Suarez proposed by simply suggesting, “let’s get married.” But he had shared his intentions weeks earlier with his granddaughter.
“He said, ‘I’m already past the age of playing games. I shouldn’t wait,’” said Katrina Suarez, 29.
So on Nov. 10, Cobar walked down the aisle in a white veil and champagne-colored lace and sequined dress. Her groom, wearing a long-sleeved, cream-colored guayabera, met her at the altar.
Ana arranged for the flowers and most of the decorations, but the nursing home provided the arch, balloons, and musical entertainment, as well as the ceremony's site: the dining hall.
“It’s not every day that you get to witness love like this, and especially at this stage in life,” said Ilene Zweig, executive director for Plaza Health Network Foundation, which helps support programs at Aventura Plaza.
“The fact that Maria never thought this day would be possible and we were able to play a part in making it a reality really warms my heart.”
The couple exchanged vows in Spanish and toasted their matrimony with sparkling non-alcoholic cider. Nursing home employees chipped in to surprise the newlyweds with a mariachi band, whose music inspired Suarez to get out of his wheelchair and dance almost like he used to before arthritis got the better of him.
“This was an actual wedding.

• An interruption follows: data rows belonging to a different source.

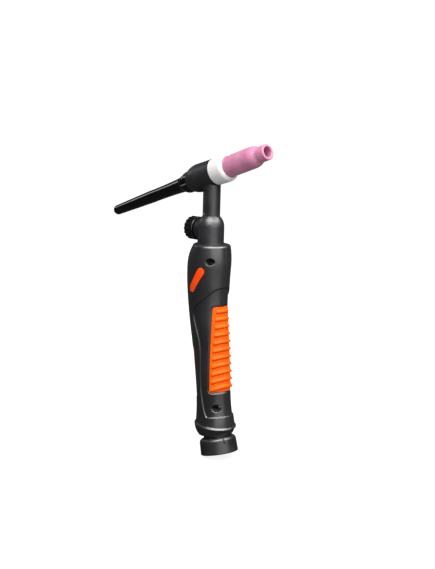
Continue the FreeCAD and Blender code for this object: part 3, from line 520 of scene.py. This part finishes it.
# Valve knob
# A fluted knob moulded in black nylon, pressed on the stem of the gas valve. The tool is polished,
# so the knob is glossier than the handle.
KNOB_LIGHT = "#17161a"
KNOB_DARK = "#100f12"

knob_nylon = moulded("polished_black_nylon", KNOB_DARK, KNOB_LIGHT, cloud=3, grain=0.8, depth=0.01,
                     edge=0.3, roughness=0.28, shine=0.05)
dress(nodes["valve_knob"], knob_nylon)


# Gasket
# A ring of white PTFE between the head and the cup, turned from bar. It is waxy, with a soft even
# shine.
PTFE_LIGHT = "#e9e7e5"
PTFE_DARK = "#e0dedb"

ptfe = moulded("turned_white_ptfe", PTFE_DARK, PTFE_LIGHT, cloud=4, grain=0.8, depth=0.01,
               edge=0.3, roughness=0.36, shine=0.03)
dress(nodes["cup_gasket"], ptfe)


# Cup
# Pink alumina, pressed and fired, and screwed on the collet body. It is unglazed, smooth and
# slightly speckled.
ALUMINA_LIGHT = "#c984a1"
ALUMINA_DARK = "#c07998"

alumina = moulded("fired_pink_alumina", ALUMINA_DARK, ALUMINA_LIGHT, cloud=4, grain=0.7, depth=0.02,
                  edge=0.3, roughness=0.42, shine=0.03)
dress(nodes["nozzle"], alumina)


# Back cap
# Long cap with flutes at its thick end, moulded in black phenolic resin and polished to a gloss. It
# screws into the head.
PHENOLIC_LIGHT = "#09080b"
PHENOLIC_DARK = "#060508"

phenolic = moulded("polished_black_phenolic", PHENOLIC_DARK, PHENOLIC_LIGHT, cloud=8, grain=0.8,
                   depth=0.005, edge=0.3, roughness=0.14, shine=0.06)
dress(nodes["back_cap"], phenolic)


# Ball and collar
# The ball and the collar of the cable joint are moulded in smooth black nylon with a satin shine.
# The ball snaps into the foot of the handle, and the collar turns on the ball's neck.
JOINT_LIGHT = "#201d21"
JOINT_DARK = "#181519"

joint_nylon = moulded("smooth_black_nylon", JOINT_DARK, JOINT_LIGHT, cloud=5, grain=0.6, depth=0.02,
                      edge=0.4, roughness=0.38, shine=0.10)
for name in ("ball_stub", "sleeve_collar"):
    dress(nodes[name], joint_nylon)
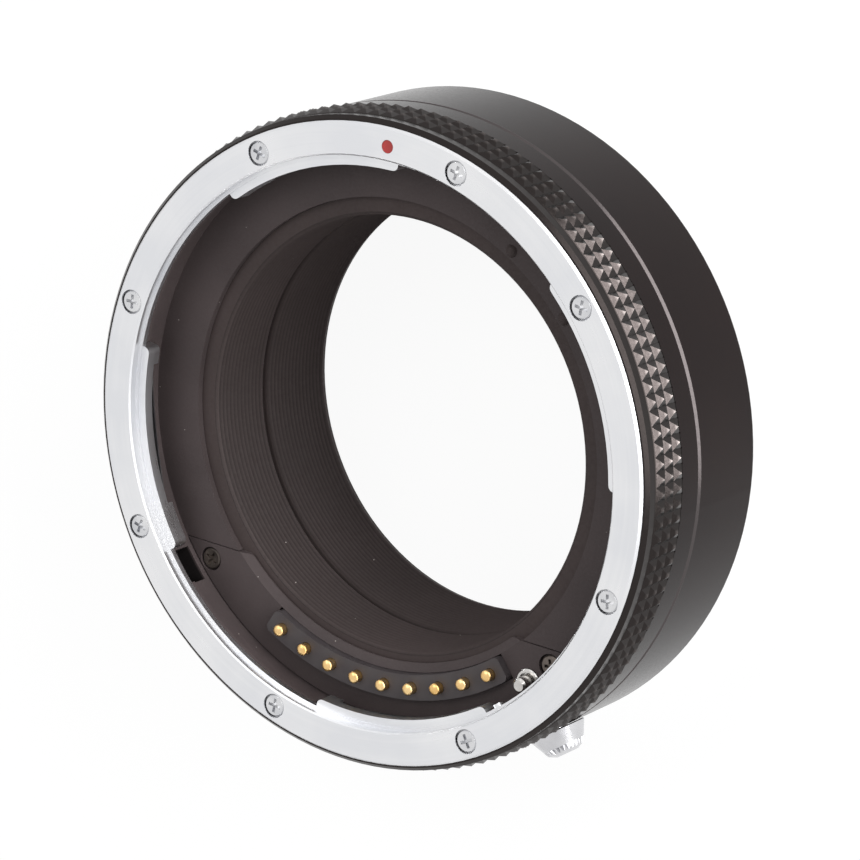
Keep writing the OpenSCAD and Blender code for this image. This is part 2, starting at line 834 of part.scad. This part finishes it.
module release_knob() {
    foot = barrel_r + seat_gap;
    color(chrome)
    spot(0, knob_angle, knob_z)
        rotate([0, 90, 0])
            difference() {
                rotate_extrude()
                    polygon([
                        [0, lock_r - 1],
                        [stem_r, lock_r - 1],
                        [stem_r, foot],
                        [knob_foot_r - 0.15, foot],
                        [knob_foot_r, foot + 0.15],
                        [knob_end_r + 0.15, foot + knob_rise - 0.15],
                        [knob_end_r, foot + knob_rise],
                        [crown_r, foot + knob_rise + crown_h],
                        [0, foot + knob_rise + crown_h]
                    ]);
                for (i = [0 : 23])
                    rotate([0, 0, i * 15])
                        translate([knob_end_r - 0.1, 0, foot + knob_rise - 0.7])
                            linear_extrude(height = 2)
                                polygon([[0, 0], [1.5, 1], [1.5, -1]]);
            }
}

module rear_mount() {
    color(chrome)
    difference() {
        union() {
            rotate_extrude()
                polygon([
                    [spigot_in_r, spigot_low_z],
                    [spigot_out_r, spigot_low_z],
                    [spigot_out_r, flange_z],
                    [mount_r - 0.3, flange_z],
                    [mount_r, flange_z + 0.3],
                    [mount_r, flange_top_z],
                    [spigot_in_r, flange_top_z]
                ]);
            for (lug = rear_lugs)
                arc_block(spigot_in_r + 0.5, rear_lug_r, spigot_low_z, spigot_low_z + rear_lug_t, lug[0], lug[1]);
        }
        for (a = rear_screw_angles)
            spot(screw_circle_r, a, flange_z - 1) {
                cylinder(d = screw_head_d + 2 * recess_gap, h = 1 + recess_depth);
                cylinder(d = screw_d + 0.2, h = 6);
            }
        spot(dot_circle_r, rear_dot_angle, flange_z - 1)
            cylinder(d = dot_d + 0.04, h = 1.6);
        for (s = concat(baffle_screw_spots, block_screw_spots))
            spot(s[0], s[1], flange_top_z - 1.6)
                cylinder(r = small_screw_r + thread_gap, h = 3);
    }
}

module rear_mount_screws() {
    color(steel)
    for (i = [0 : 3])
        spot(screw_circle_r, rear_screw_angles[i], flange_z + recess_depth)
            rotate([180, 0, 0])
                cross_screw(screw_head_d / 2, screw_head_h, screw_d / 2, flange_t - recess_depth + 2, 25 * i);
}

module rear_index_dot() {
    color([0.75, 0.12, 0.1])
    spot(dot_circle_r, rear_dot_angle, flange_z + 0.1)
        cylinder(d = dot_d, h = 0.5);
}

module rear_contact_block() {
    color(black_plastic)
    difference() {
        union() {
            arc_block(block_in_r - 0.15, spigot_in_r - seat_gap, rear_face_z, shelf_z, block_a0, block_a1);
            arc_block(block_in_r - 0.1, shelf_r, flange_top_z, shelf_z + 0.2, rear_block_a0, rear_block_a1);
        }
        for (i = [1 : pin_count])
            spot(contact_r, contact_mid + (i - mid_pin) * contact_step, rear_face_z - 1)
                cylinder(d = contact_d + 0.04, h = 12);
        for (s = block_screw_spots)
            spot(s[0], s[1], flange_top_z - 1)
                cylinder(r = small_screw_r + 0.1, h = 5);
    }
}

module rear_contact_pads() {
    color(gold)
    for (i = [1 : pin_count])
        spot(contact_r, contact_mid + (i - mid_pin) * contact_step, rear_face_z - 0.15)
            cylinder(d = contact_d, h = shelf_z + 0.2 - rear_face_z + 0.15);
}

module flex_circuit() {
    low = shelf_z + 0.2;
    color([0.75, 0.45, 0.15])
    rotate([0, 0, contact_mid - flex_half])
        rotate_extrude(angle = 2 * flex_half)
            polygon([
                [contact_r - 1.2, low],
                [contact_r + 0.8, low],
                [contact_r + 0.8, low + 0.2],
                [contact_r - 1, low + 0.2],
                [contact_r - 1, board_z - 0.2],
                [contact_r + 0.8, board_z - 0.2],
                [contact_r + 0.8, board_z],
                [contact_r - 1.2, board_z]
            ]);
}

// The small screws that hold the contact board, the rear baffle and the rear contact block.
module inner_screws() {
    color(steel)
    union() {
        for (s = board_screw_spots)
            spot(s[0], s[1], board_z)
                rotate([180, 0, 0])
                    cross_screw(small_head_r, small_head_h, small_screw_r, board_t + 1.4, 0);
        for (s = baffle_screw_spots)
            spot(s[0], s[1], shelf_z)
                cross_screw(small_head_r, small_head_h, small_screw_r, shelf_t + 1.4, 0);
        for (s = block_screw_spots)
            spot(s[0], s[1], shelf_z + 0.2)
                cross_screw(small_head_r, small_head_h, small_screw_r, shelf_t + 1.4, 0);
    }
}

// The screws that pull the barrel onto the front body, under the rear mount.
module body_screws() {
    color(steel)
    for (a = body_screw_angles)
        spot(body_screw_r, a, flange_top_z + 1.1)
            rotate([180, 0, 0])
                cross_screw(body_head_r, 0.9, body_shank_r, web_t + 3.5, 0);
}

lens_mount_ring();
mount_screws();
index_dot();
leaf_springs();
grip_sleeve();
front_body();
barrel();
front_baffle();
rear_baffle();
contact_cover();
cover_screws();
floor_rivets();
contact_block();
for (i = [1 : pin_count]) contact_pin(i);
for (i = [1 : pin_count]) contact_spring(i);
contact_board();
lock_pin();
lock_pin_bush();
lock_carriage();
lock_spring();
release_knob();
rear_mount();
rear_mount_screws();
rear_index_dot();
rear_contact_block();
rear_contact_pads();
flex_circuit();
inner_screws();
body_screws();
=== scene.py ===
import json
import math

import bmesh
import bpy
from mathutils import Matrix, Vector

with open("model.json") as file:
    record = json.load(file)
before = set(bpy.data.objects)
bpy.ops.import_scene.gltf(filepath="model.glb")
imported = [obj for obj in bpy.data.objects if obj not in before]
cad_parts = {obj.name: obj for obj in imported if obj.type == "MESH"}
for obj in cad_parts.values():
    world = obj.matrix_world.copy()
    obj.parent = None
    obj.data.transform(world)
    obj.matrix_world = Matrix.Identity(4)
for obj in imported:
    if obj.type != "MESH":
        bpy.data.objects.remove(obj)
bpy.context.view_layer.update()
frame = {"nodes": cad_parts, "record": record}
cadNodes = frame["nodes"]
mm = 0.001


def linearColour(hexCode):
    parts = [int(hexCode[i:i + 2], 16) / 255 for i in (1, 3, 5)]
    parts = [c / 12.92 if c <= 0.04045 else ((c + 0.055) / 1.055) ** 2.4 for c in parts]
    return (*parts, 1.0)


def addNode(tree, kind, settings=None, inputs=None):
    node = tree.nodes.new("ShaderNode" + kind)
    for name, value in (settings or {}).items():
        setattr(node, name, value)
    for key, value in (inputs or {}).items():
        if isinstance(value, bpy.types.Node):
            value = next(s for s in value.outputs if s.enabled)
        if isinstance(value, bpy.types.NodeSocket):
            tree.links.new(value, node.inputs[key])
        else:
            node.inputs[key].default_value = value
    return node


# The camera stands where the picture was taken from. Angles in degrees, about the tube's axis.
cameraPlace = {
    "azimuth": 29.732,
    "tilt": 37.011,
    "roll": -109.426,
    "distance": 574.42 * mm,
    "targetHeight": 32.2 * mm,
    "shiftRight": 8.731 * mm,
    "shiftUp": 2.252 * mm,
    "lens": 187.46,
}


def directionTo(azimuth, tilt):
    a, t = math.radians(azimuth), math.radians(tilt)
    return Vector((math.sin(t) * math.cos(a), math.sin(t) * math.sin(a), math.cos(t)))


def placeCamera(place):
    back = directionTo(place["azimuth"], place["tilt"])
    level = (-back).cross(Vector((0, 0, 1))).normalized()
    upright = level.cross(-back)
    roll = math.radians(place["roll"])
    camRight = math.cos(roll) * level + math.sin(roll) * upright
    camUp = -math.sin(roll) * level + math.cos(roll) * upright
    data = bpy.data.cameras.new("photoCamera")
    data.lens = place["lens"]
    data.sensor_width = 36
    data.clip_start, data.clip_end = 0.01, 20
    camera = bpy.data.objects.new("photoCamera", data)
    bpy.context.scene.collection.objects.link(camera)
    at = Vector((0, 0, place["targetHeight"])) + back * place["distance"]
    at += place["shiftRight"] * camRight + place["shiftUp"] * camUp
    turn = Matrix((camRight, camUp, back)).transposed()
    camera.matrix_world = Matrix.Translation(at) @ turn.to_4x4()
    bpy.context.scene.camera = camera


placeCamera(cameraPlace)
bpy.context.scene.view_settings.view_transform = "Standard"
print("camera placed")

# A small product studio: where each soft box hangs, seen from the tube, its size in metres and watts.
softBoxes = {
    "frontBox": {"azimuth": 30, "tilt": 71, "reach": 1.1, "size": (1.7, 0.7), "power": 15.0},
    "edgeStrip": {"azimuth": 30, "tilt": 84, "reach": 1.1, "size": (1.7, 0.14), "power": 9.0},
    "topBox": {"azimuth": 120, "tilt": 38, "reach": 1.2, "size": (0.9, 0.9), "power": 4.0},
}
# Diffuse light from the pale room, and how the white card under the tube looks.
studio = {"roomFill": 0.36, "cardGlow": 0.92, "cardShade": 0.12, "cardWhite": "#EDEDED", "cardSpan": 3.0}


def addSeenShare(tree):
    # 1 for the eye, for mirrors and for glass; 0 for the light that falls on the tube
    path = addNode(tree, "LightPath")
    share = path.outputs["Is Camera Ray"]
    for ray in ("Is Glossy Ray", "Is Transmission Ray"):
        share = addNode(tree, "Math", {"operation": "MAXIMUM"}, {0: share, 1: path.outputs[ray]})
    return share


def buildStudio():
    for name, box in softBoxes.items():
        data = bpy.data.lights.new(name, "AREA")
        data.shape = "RECTANGLE"
        data.size, data.size_y = box["size"]
        data.energy = box["power"]
        lamp = bpy.data.objects.new(name, data)
        bpy.context.scene.collection.objects.link(lamp)
        back = directionTo(box["azimuth"], box["tilt"])
        lamp.location = back * box["reach"]
        lamp.rotation_mode = "QUATERNION"
        lamp.rotation_quaternion = back.to_track_quat("Z", "Y")

    world = bpy.data.worlds.new("paleRoom")
    bpy.context.scene.world = world
    world.use_nodes = True
    tree = world.node_tree
    tree.nodes.clear()
    level = addNode(tree, "MapRange", None,
                    {"Value": addSeenShare(tree), "To Min": studio["roomFill"], "To Max": 1.0})
    room = addNode(tree, "Background", None, {"Color": (1, 1, 1, 1), "Strength": level})
    addNode(tree, "OutputWorld", None, {"Surface": room})

    mesh = bpy.data.meshes.new("whiteCard")
    form = bmesh.new()
    bmesh.ops.create_grid(form, x_segments=8, y_segments=8, size=studio["cardSpan"])
    bmesh.ops.translate(form, verts=form.verts, vec=(0, 0, -0.05 * mm))
    form.to_mesh(mesh)
    form.free()
    floor = bpy.data.objects.new("whiteCard", mesh)
    bpy.context.scene.collection.objects.link(floor)

    # white card, pressed smooth: it glows for the eye and for mirrors, and still takes the shadow
    card = bpy.data.materials.new("pressedWhiteCard")
    card.use_nodes = True
    tree = card.node_tree
    tree.nodes.clear()
    plain = addNode(tree, "BsdfDiffuse", None, {"Color": linearColour(studio["cardWhite"])})
    shade = studio["cardShade"]
    shaded = addNode(tree, "BsdfDiffuse", None, {"Color": (shade, shade, shade, 1)})
    glow = addNode(tree, "Emission", None, {"Color": (1, 1, 1, 1), "Strength": studio["cardGlow"]})
    seen = addNode(tree, "AddShader", None, {0: shaded, 1: glow})
    both = addNode(tree, "MixShader", None, {0: addSeenShare(tree), 1: plain, 2: seen})
    addNode(tree, "OutputMaterial", None, {"Surface": both})
    mesh.materials.append(card)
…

I don’t think I’ve been to friends’ weddings that were this elaborate,” Katrina Suarez said. “Everybody was ecstatic and all the old people were so happy. It was just so nice to see something so sweet.”
Maria Cobar and Carlos Suarez now live in the same room, but have yet to take a honeymoon. Their first trip as newlyweds will be for Thanksgiving dinner at the home of Cobar’s daughter, who expressed gratitude that her mother had finally found love.
“They’re such wonderful people,” she said of the couple. “They found their soul mates. It shows there’s no age limit for love.”
Cobar said she believed for a long time she would live out her life alone because she hadn’t found the right partner. She said she now offers “thanks to God for finding love with someone who was worth waiting for.”